Modi’s name is seldom attached to matters so modest and mundane as a 10-km bypass, but there is a reason. The last time he went to Kollam was just before the 2016 assembly elections when a firecracker tragedy at a temple near the city led to the death of scores of people. The elections a month later saw the BJP winning its first ever seat in the state assembly. With the general election around the corner, Modi’s sojourn to the bypass, his spin doctors hope, will give the party a new toe-hold in the state which usually regards the BJP as an illegal alien.

SLIDING POCKET BOROUGH

The recent assembly poll results in Madhya Pradesh, Chhattisgarh and Rajasthan proved that the cloak of invincibility has slipped off Prime Minister Narendra Modi and his doppelganger, BJP President Amit Shah. Now, the passage of the controversial Citizenship Amendment Bill has given NDA constituents from India’s North east reason to derail the Modi-Shah duo’s Mission 21 (winning 21 of the region’s 25 Lok Sabha seats).

The Asom Gana Parishad (AGP) has already quit its alliance with the BJP, turning the saffron party’s dream of sweeping Assam in the general election, due in April-May, into a mirage. Discordant notes are now being struck by the BJP’s other regional allies—the Mizo National Front in Mizoram, the National People’s Party in Meghalaya, the Indigenous People’s Front of Tripura and the Nationalist Democratic Progressive Party (NDPP) in Nagaland. The NDPP is also upset over the centre’s delay in signing the Naga Accord.

The turmoil in the BJP’s North East Democratic Alliance has given the Congress party an obvious reason to hope for regaining control of its decades-old bastion that was steadily eroded by the saffron tsunami since 2014. The Congress’s central leadership has already instructed former Assam Chief Minister Tarun Gogoi to put his rivalry with AGP boss Prafulla Mahanta behind and also reach out to other NDA allies in the North east. Gogoi has welcomed the AGP’s decision to snap ties with the BJP and appealed for an alliance to defeat the BJP. Next, Gogoi could reach out to the All India United Democratic Front (AIUDF) chief Badruddin Ajmal for a pre-poll alliance in Assam, an idea the former chief minister has been known to bitterly resent in the past.

DEFENCE DILEMMA

South Block mandarins are privately sounding alarms that India’s defence preparedness, already a matter of grave concern for military and geopolitical strategists, could plunge further if politics and scandals continue to bedevil the modernisation and acquisition process.
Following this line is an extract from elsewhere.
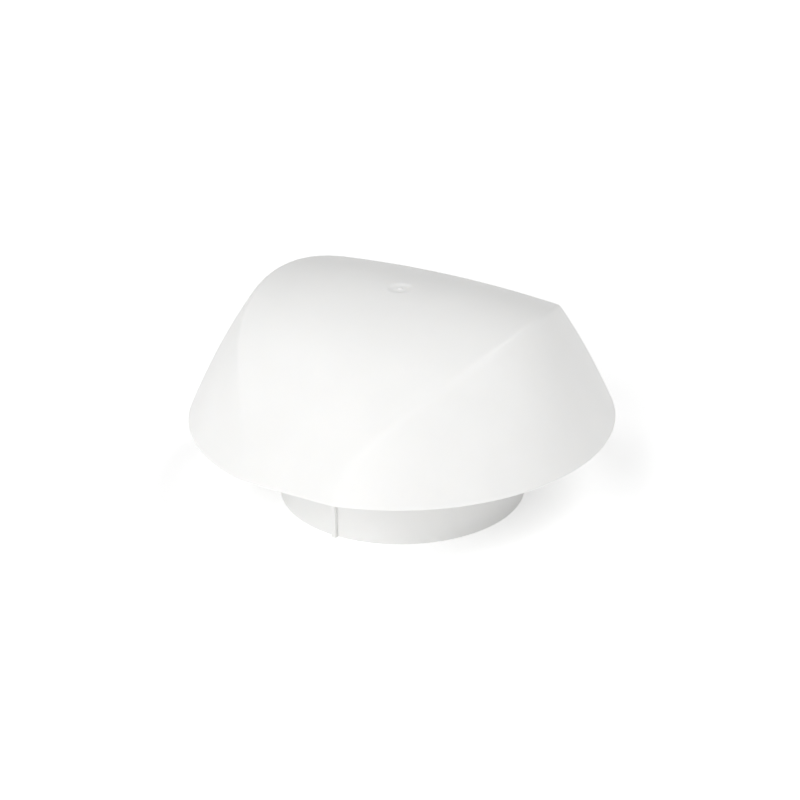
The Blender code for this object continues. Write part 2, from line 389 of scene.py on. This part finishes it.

Under pressure of accusations of graft and influence peddling by the middle man-politician nexus for several decades, the latest being the AgustaWestland chopper deal and the Rafale MMRCA combat fighter contract deal for 36 aircraft for the Indian Air Force, the scenario looks bleak.

Says a summary provided by a prominent security analysis think tank: “Abused by foreign vendors who violate contracts and get away with non fulfilment of offset obligations and exploited by indigenous crony capitalists India’s Defence Acquisition System seems to be in a continuous negative spiral of indecision, project delays, cost over-runs and funding challenges….”

INSCRUTABLE NEIGHBOUR

India’s foreign ministry officials are scratching their heads trying to figure out China’s latest advice to the US on its Afghanistan policy. China has gone on record stating that President Trump should not abruptly withdraw 14,000-odd US troops from Afghanistan. This is strange. In view of the traditional US-China competition for global spheres of influence and innate mutual distrust, notwithstanding growing economic ties, the dragon should be dancing with joy at the prospect of Uncle Sam vacating a neighbouring, strategic area.

“They [US] have been in Afghanistan for 17 years. If they are leaving the country, they should try to leave in a gradual and a responsible way,” said Lijian Zhao, deputy Chinese ambassador in Islamabad. Lijan told Pakistan’s GTV News that the Taliban and the Afghan government need to negotiate a political solution to the 40-year-old war.

According to Indian diplomats in the know, the main reason seems to be the US’s increasing reliance on India as a strategic partner to play a larger role in the Afghanistan peace process. A sudden withdrawal of the US would create a vacuum that would increase India’s already strong leverage in Afghanistan, while a protracted negotiating process with the US still present would give China the time and space to join the parleys and increase its influence in that region with the help of its main ally, Pakistan.